● Written request: Only the lines from the one containing "imported = [obj" down to the one containing "NOISE_SPAN = (0.3, 0.7)", inclusive, are to be quoted exactly.

* begin *

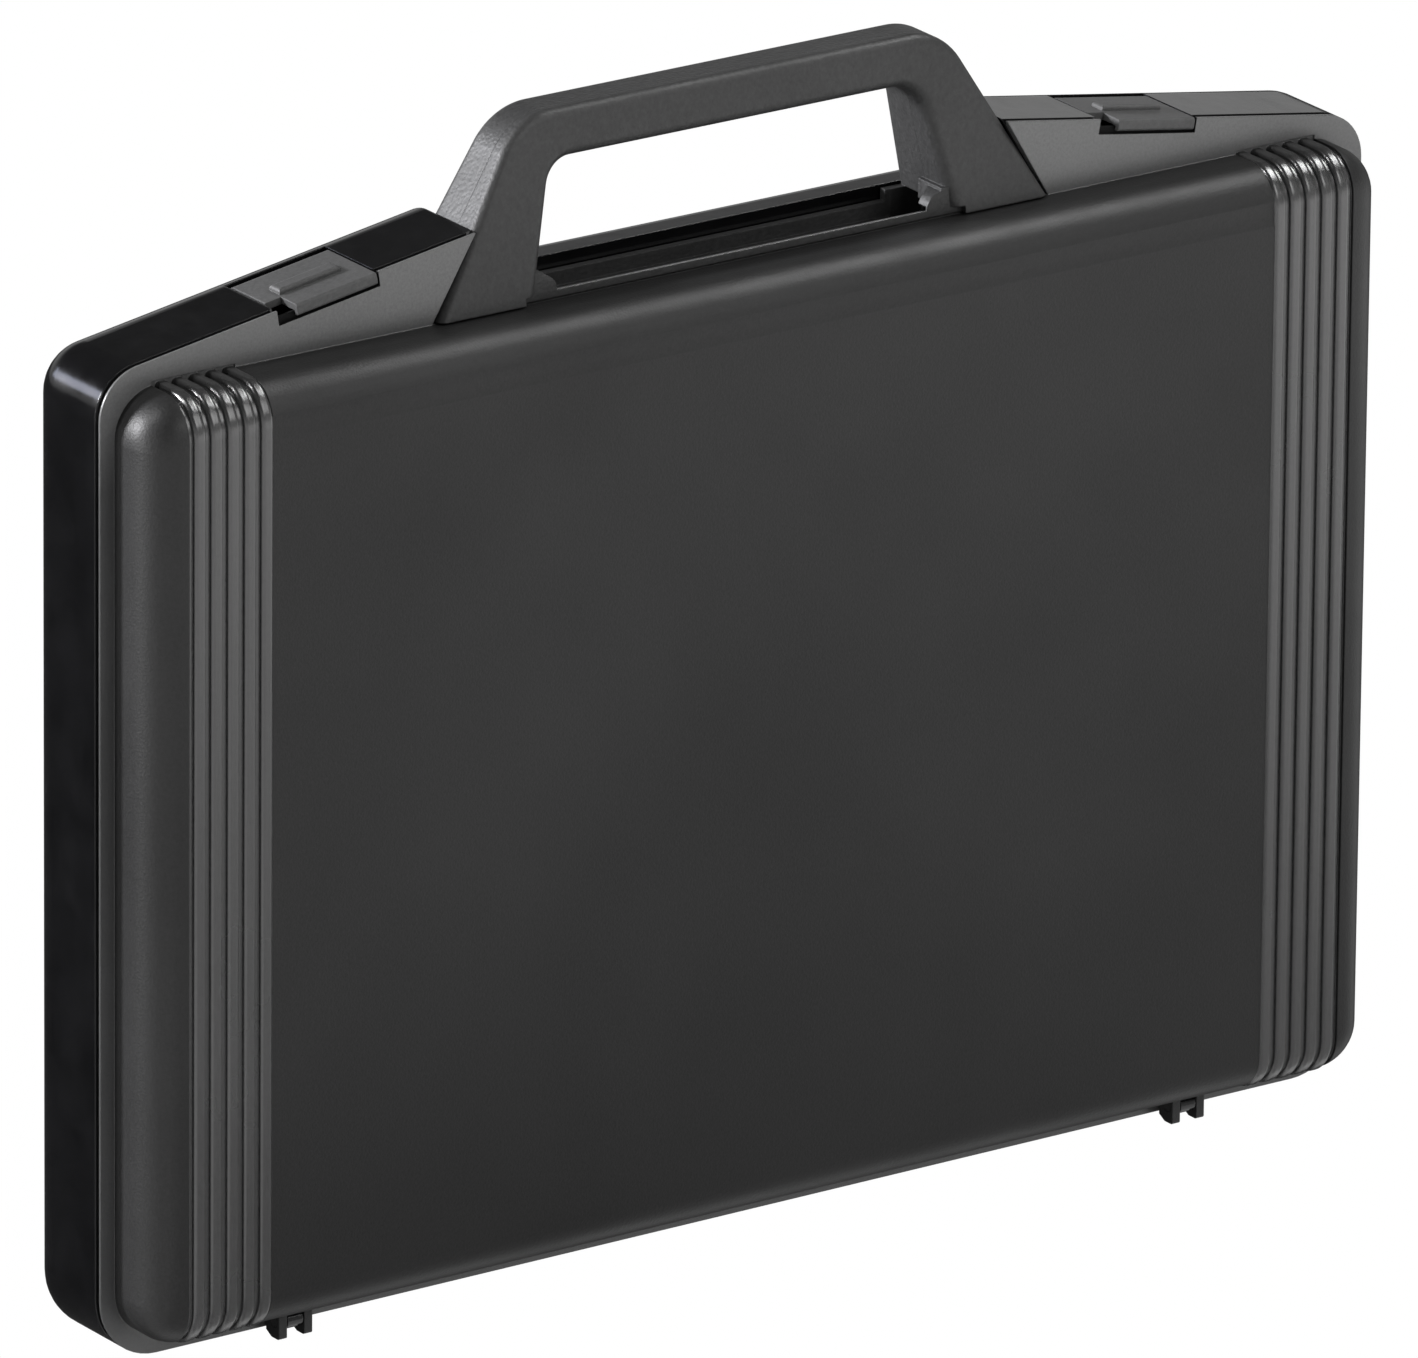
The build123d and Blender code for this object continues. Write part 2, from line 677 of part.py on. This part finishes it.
# ---- latches: a flap hinged at the back of its well, with a lip over the lid's edge ------------
def thumb_bar(side):
    """Raised bar on top of a latch."""
    top = latch_plane(side)
    with BuildPart() as bar:
        with BuildSketch(top):
            with Locations((0, BAR_Y)):
                Rectangle(BAR_LENGTH, BAR_WIDTH)
        extrude(amount=BAR_HEIGHT)
        fillet(bar.faces().sort_by(Axis(top.origin, top.z_dir))[-1].edges(), BAR_ROUND)
    return bar.part


def latch(side):
    """One latch flap with its hinge barrel, hooked lip and raised thumb bar."""
    with BuildPart() as flap:
        with BuildSketch(latch_section(side)):
            with BuildLine():
                Polyline(
                    (LATCH_PIVOT, 0),
                    (LIP_FRONT, 0),
                    (LIP_FRONT, -LATCH_LIP),
                    (LIP_FRONT + LIP_THICKNESS, -LATCH_LIP),
                    (LIP_FRONT + LIP_THICKNESS, -LATCH_PLATE),
                    (LATCH_PIVOT, -LATCH_PLATE),
                    close=True,
                )
            make_face()
            with Locations((LATCH_PIVOT, -LATCH_BARREL)):
                Circle(LATCH_BARREL)
        extrude(amount=LATCH_WIDTH / 2, both=True)
        ridge = flap.edges().filter_by(lambda edge: abs(edge.length - LATCH_WIDTH) < 0.01)
        fillet(ridge.group_by(Axis.Y)[0], LIP_ROUND)
        add(thumb_bar(side))
        with BuildSketch(latch_plane(side).offset(BAR_HEIGHT)):
            with Locations((-LATCH_WIDTH / 2, LIP_FRONT)):
                Rectangle(2 * NOTCH_WIDTH, 2 * NOTCH_LENGTH)
        extrude(amount=-LATCH_LIP - 2 * BAR_HEIGHT, mode=Mode.SUBTRACT)
        add(latch_axis_pin(side, LATCH_PIN_RADIUS + 0.06), mode=Mode.SUBTRACT)
    return flap.part


for side_name, side in SIDES.items():
    save(latch(side), f"latch_{side_name}")
    save(latch_axis_pin(side, LATCH_PIN_RADIUS), f"latch_pin_{side_name}")
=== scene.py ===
from math import cos, radians, sin

import bpy
from mathutils import Matrix, Vector


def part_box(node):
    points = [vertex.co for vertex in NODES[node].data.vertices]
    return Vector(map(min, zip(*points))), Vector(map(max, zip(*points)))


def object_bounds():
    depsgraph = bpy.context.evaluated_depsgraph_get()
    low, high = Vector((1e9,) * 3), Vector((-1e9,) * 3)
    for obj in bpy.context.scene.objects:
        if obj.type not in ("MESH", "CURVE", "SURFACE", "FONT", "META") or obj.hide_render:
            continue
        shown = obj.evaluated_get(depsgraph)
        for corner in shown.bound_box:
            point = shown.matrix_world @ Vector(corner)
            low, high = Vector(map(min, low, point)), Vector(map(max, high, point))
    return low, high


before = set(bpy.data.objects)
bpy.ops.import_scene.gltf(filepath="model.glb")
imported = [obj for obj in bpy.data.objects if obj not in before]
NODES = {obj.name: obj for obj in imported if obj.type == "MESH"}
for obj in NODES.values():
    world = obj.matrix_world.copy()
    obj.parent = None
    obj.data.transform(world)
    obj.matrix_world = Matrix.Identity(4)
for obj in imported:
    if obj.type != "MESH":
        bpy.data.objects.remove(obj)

CAD_LOW, CAD_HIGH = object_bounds()

# ---- stretches of the CAD pieces that get a finish, painted light or painted shade of their own (metres) ---
FLANGE_THICKNESS = 0.0024
FLANGE_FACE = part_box("front_shell")[1].y - FLANGE_THICKNESS
LEDGE = 0.2952
RIB_INNER = 0.1743
RIB_OUTER = 0.2026
RECESS_DEPTH = 0.0003
RECESS_MARGIN = 0.0015
RIM_LOW = 0.2965
RIM_HIGH = 0.3035
RIM_END = 0.0645
BACK_DEPTH = 0.0005
ON_LEVEL = 0.0001
# painted light: over this span of heights the flange's base colour grows lighter towards the top,
# by up to the factor below
HUMP_PAINTED_LIGHT_SPAN = (LEDGE - 0.03, LEDGE + 0.004)
HUMP_PAINTED_LIGHT_GAIN = 2.5

# how far the normal of a face turns towards the back or upwards
FLAT_BACK = 0.9
HALF_BACK = 0.5
SLIGHTLY_UP = 0.3

# ---- the moulding's texture: scales are in cells per metre ---------------------------------------
EDGE_ROUND = 0.0005
EDGE_SAMPLES = 4
DRIFT_SCALE = 9.0
DRIFT_SHARE = 0.45
SPECKLE_TO_GRAIN = 0.6
FINE_TO_GRAIN = 1.9
SMEAR_SCALE = 26.0
HAZE_SCALE = 60.0
PEEL_SCALE = 170.0
PEEL_DEPTH = 0.00012
SCUFF_STRETCH = (140.0, 60.0, 14.0)
LINE_STRETCH = (300.0, 2500.0, 2500.0)
FIBRE_SCALE = 220.0
COLOUR_SPAN = (0.36, 0.62)
NOISE_SPAN = (0.3, 0.7)

# ---- studio levels -------------------------------------------------------------------------------
FLOOR_SIZE = 30.0
FLOOR_GLOW = 0.45
SKY_BY_HEIGHT = ((-1.0, 0.55), (0.2, 0.55), (0.42, 0.07), (1.0, 0.1))
GROUND_BY_DEPTH = ((-1.0, 1.3), (0.08, 1.2), (0.4, 0.05), (1.0, 0.05))
HORIZON = ((-1.0, 0.0), (-0.04, 0.0), (0.02, 1.0), (1.0, 1.0))
WHITE = (1.0, 1.0, 1.0, 1.0)
BLACK = (0.0, 0.0, 0.0, 1.0)
CARD_REACH = 3.0
CARD_LIFT = 0.0005
CARD_GLOW = 2.0
CARD_LEVELS = ((0.0, 0.25), (0.4, 0.36), (0.7, 0.6), (1.0, 0.72), (1.4, 0.9), (3.0, 1.0))
LIGHT_AIM = Vector((0, 0, 0.17))
# name, azimuth, elevation (degrees), distance, width and height (metres), power (watts), colour
LIGHTS = (
    ("key_box", 100, 57, 1.8, (0.8, 0.3), 17, (1, 1, 1)),
    ("back_left_box", -54, 20, 2.2, (0.4, 0.4), 110, (0.97, 0.97, 1.0)),
    ("corner_box", -35, 17, 2.2, (0.5, 0.4), 3.2, (0.75, 0.8, 1.0)),
    ("left_spot", -75, 50, 1.8, (0.16, 0.16), 11, (1, 1, 1)),
    ("left_strip", -82, 0, 1.6, (0.3, 0.3), 7, (1, 1, 1)),
    ("front_fill", 165, 35, 3.0, (2.0, 1.5), 40, (1, 1, 1)),
)

# ---- camera: a long lens at the photograph's viewing angle ---------------------------------------
YAW = radians(34.82)
PITCH = radians(19.72)
ROLL = radians(0.54)
TARGET = Vector((-0.00867, -0.00655, 0.1683))
DISTANCE = 6.248
FOCAL_LENGTH = 549.7
SENSOR_WIDTH = 36.0
CLIP_START = 0.1
CLIP_END = 60


def make_camera():
    """Places the camera so that it looks at TARGET from YAW and PITCH."""
    forward = Vector((sin(YAW) * cos(PITCH), cos(YAW) * cos(PITCH), -sin(PITCH)))
    level = Vector((cos(YAW), -sin(YAW), 0))
    lift = level.cross(forward)
    right = level * cos(ROLL) + lift * sin(ROLL)
    up = lift * cos(ROLL) - level * sin(ROLL)
    data = bpy.data.cameras.new("camera")
    data.lens = FOCAL_LENGTH
    data.sensor_width = SENSOR_WIDTH
    data.clip_start = CLIP_START
    data.clip_end = CLIP_END
    camera = bpy.data.objects.new("camera", data)
    bpy.context.scene.collection.objects.link(camera)
    turn = Matrix((right, up, -forward)).transposed().to_4x4()
    camera.matrix_world = Matrix.Translation(TARGET - forward * DISTANCE) @ turn
    bpy.context.scene.camera = camera


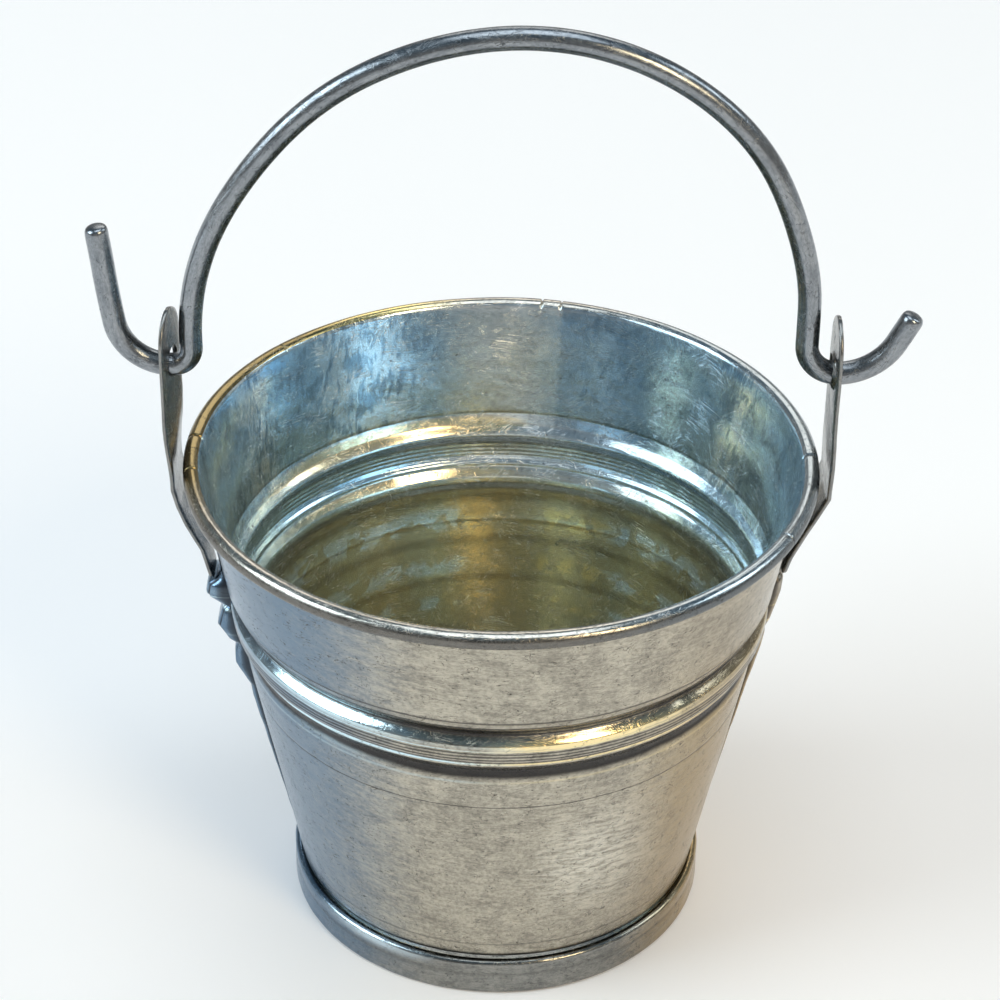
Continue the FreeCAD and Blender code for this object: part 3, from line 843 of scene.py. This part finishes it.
wire_zinc = zinc("wire_zinc", (0.35, 0.37, 0.39), (0.18, 0.195, 0.215), 0.28, cells=0.8, scratch=0.7,
                 wavy=0.5)

# ---- the pail ---------------------------------------------------------------
half_wall("front_half", -89.9, 89.9, ["front_wall"])
half_wall("back_half", 90.1, 269.9, ["back_wall"])
seam("left", -math.pi / 2, 1, cover_left)
seam("right", math.pi / 2, -1, cover_right)
bottom_pan()
strap("left_strap", -1, math.radians(18), 36.9, 1.75, 0.0, ["left_ear"])
strap("right_strap", 1, math.radians(8), 38.4, 1.0, 0.8, ["right_ear"])
burr("right_burr", 1)
bail()

# ---- floor, light and camera ------------------------------------------------
pale = Finish(bpy.data.materials.new("pale_floor"))
ray = pale.add("LightPath", output="Is Camera Ray")
glossy = pale.add("LightPath", output="Is Glossy Ray")
through = pale.add("LightPath", output="Is Transmission Ray")
seen = pale.step(ray + glossy + through, 0.0, 1.0)
paint = pale.add("BsdfDiffuse", None, {"Color": tint(0.915, 0.885, 0.873)})
glow = pale.add("Emission", None, {"Color": tint(1, 1, 1), "Strength": seen * 0.11})
pale.add("OutputMaterial", None, {"Surface": pale.add("AddShader", None, {0: paint, 1: glow})})
bpy.ops.mesh.primitive_plane_add(size=6)
floor = bpy.context.object
floor.name = "floor"
floor.data.materials.append(pale.owner)

bpy.context.scene.world = bpy.data.worlds.new("studio")
sky = Finish(bpy.context.scene.world)
upwards = sky.part(sky.add("TexCoord", output="Generated"), "Z")
daylight = sky.add("ValToRGB", {"stops": [(0.0, tint(0.62, 0.60, 0.56)), (0.75, tint(0.20, 0.30, 0.38))]},
                   {0: upwards})
background = sky.add("Background", None, {"Color": daylight, "Strength": 0.6})
sky.add("OutputWorld", None, {"Surface": background})

aim = Vector((0, 0, 0.035))


def softbox(name, azimuth, elevation, distance, wide, tall, power, colour):
    """A soft light that looks at the pail; azimuth 0 is in front, 90 on the right."""
    lamp = bpy.data.lights.new(name, "AREA")
    lamp.shape = "RECTANGLE"
    lamp.size, lamp.size_y = wide, tall
    lamp.energy = power
    lamp.color = colour
    made = bpy.data.objects.new(name, lamp)
    bpy.context.scene.collection.objects.link(made)
    a, e = math.radians(azimuth), math.radians(elevation)
    back = Vector((math.sin(a) * math.cos(e), -math.cos(a) * math.cos(e), math.sin(e)))
    made.location = aim + back * distance
    made.rotation_mode = "QUATERNION"
    made.rotation_quaternion = back.to_track_quat("Z", "Y")
    return made


softbox("cool_window", -78, 33, 1.1, 0.7, 0.62, 7.0, (0.80, 0.93, 1.0))
softbox("warm_lamp", 38, 34, 1.0, 0.26, 0.4, 3.2, (1.0, 0.80, 0.50))
softbox("overhead", 10, 84, 1.2, 0.8, 0.8, 4.5, (0.86, 0.94, 1.0))
softbox("right_fill", 100, 38, 1.1, 0.35, 0.5, 1.8, (0.85, 0.95, 1.0))
softbox("back_fill", 175, 40, 1.2, 0.9, 0.5, 2.2, (1.0, 0.95, 0.88))

camera_data = bpy.data.cameras.new("camera")
camera_data.lens = 108.75
camera_data.sensor_width = 36
camera_data.shift_x = 0.0148
camera_data.shift_y = 0.0652
camera_data.clip_start, camera_data.clip_end = 0.01, 20
camera = bpy.data.objects.new("camera", camera_data)
bpy.context.scene.collection.objects.link(camera)
elevation = math.radians(34.64)
target = Vector((0, 0, 0.75 * rim_height * MM))
camera_distance = 10 * rim_radius * MM
camera.location = target + Vector((0, -math.cos(elevation), math.sin(elevation))) * camera_distance
look = (Matrix.Rotation(math.pi / 2 - elevation, 4, "X") @ Matrix.Rotation(math.radians(0.277), 4, "Y")
        @ Matrix.Rotation(math.radians(0.808), 4, "Z"))
camera.rotation_euler = look.to_euler()
bpy.context.scene.camera = camera
bpy.context.scene.view_settings.view_transform = "Standard"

* end *

● In response:
imported = [obj for obj in bpy.data.objects if obj not in before]
NODES = {obj.name: obj for obj in imported if obj.type == "MESH"}
for obj in NODES.values():
    world = obj.matrix_world.copy()
    obj.parent = None
    obj.data.transform(world)
    obj.matrix_world = Matrix.Identity(4)
for obj in imported:
    if obj.type != "MESH":
        bpy.data.objects.remove(obj)

CAD_LOW, CAD_HIGH = object_bounds()

# ---- stretches of the CAD pieces that get a finish, painted light or painted shade of their own (metres) ---
FLANGE_THICKNESS = 0.0024
FLANGE_FACE = part_box("front_shell")[1].y - FLANGE_THICKNESS
LEDGE = 0.2952
RIB_INNER = 0.1743
RIB_OUTER = 0.2026
RECESS_DEPTH = 0.0003
RECESS_MARGIN = 0.0015
RIM_LOW = 0.2965
RIM_HIGH = 0.3035
RIM_END = 0.0645
BACK_DEPTH = 0.0005
ON_LEVEL = 0.0001
# painted light: over this span of heights the flange's base colour grows lighter towards the top,
# by up to the factor below
HUMP_PAINTED_LIGHT_SPAN = (LEDGE - 0.03, LEDGE + 0.004)
HUMP_PAINTED_LIGHT_GAIN = 2.5

# how far the normal of a face turns towards the back or upwards
FLAT_BACK = 0.9
HALF_BACK = 0.5
SLIGHTLY_UP = 0.3

# ---- the moulding's texture: scales are in cells per metre ---------------------------------------
EDGE_ROUND = 0.0005
EDGE_SAMPLES = 4
DRIFT_SCALE = 9.0
DRIFT_SHARE = 0.45
SPECKLE_TO_GRAIN = 0.6
FINE_TO_GRAIN = 1.9
SMEAR_SCALE = 26.0
HAZE_SCALE = 60.0
PEEL_SCALE = 170.0
PEEL_DEPTH = 0.00012
SCUFF_STRETCH = (140.0, 60.0, 14.0)
LINE_STRETCH = (300.0, 2500.0, 2500.0)
FIBRE_SCALE = 220.0
COLOUR_SPAN = (0.36, 0.62)
NOISE_SPAN = (0.3, 0.7)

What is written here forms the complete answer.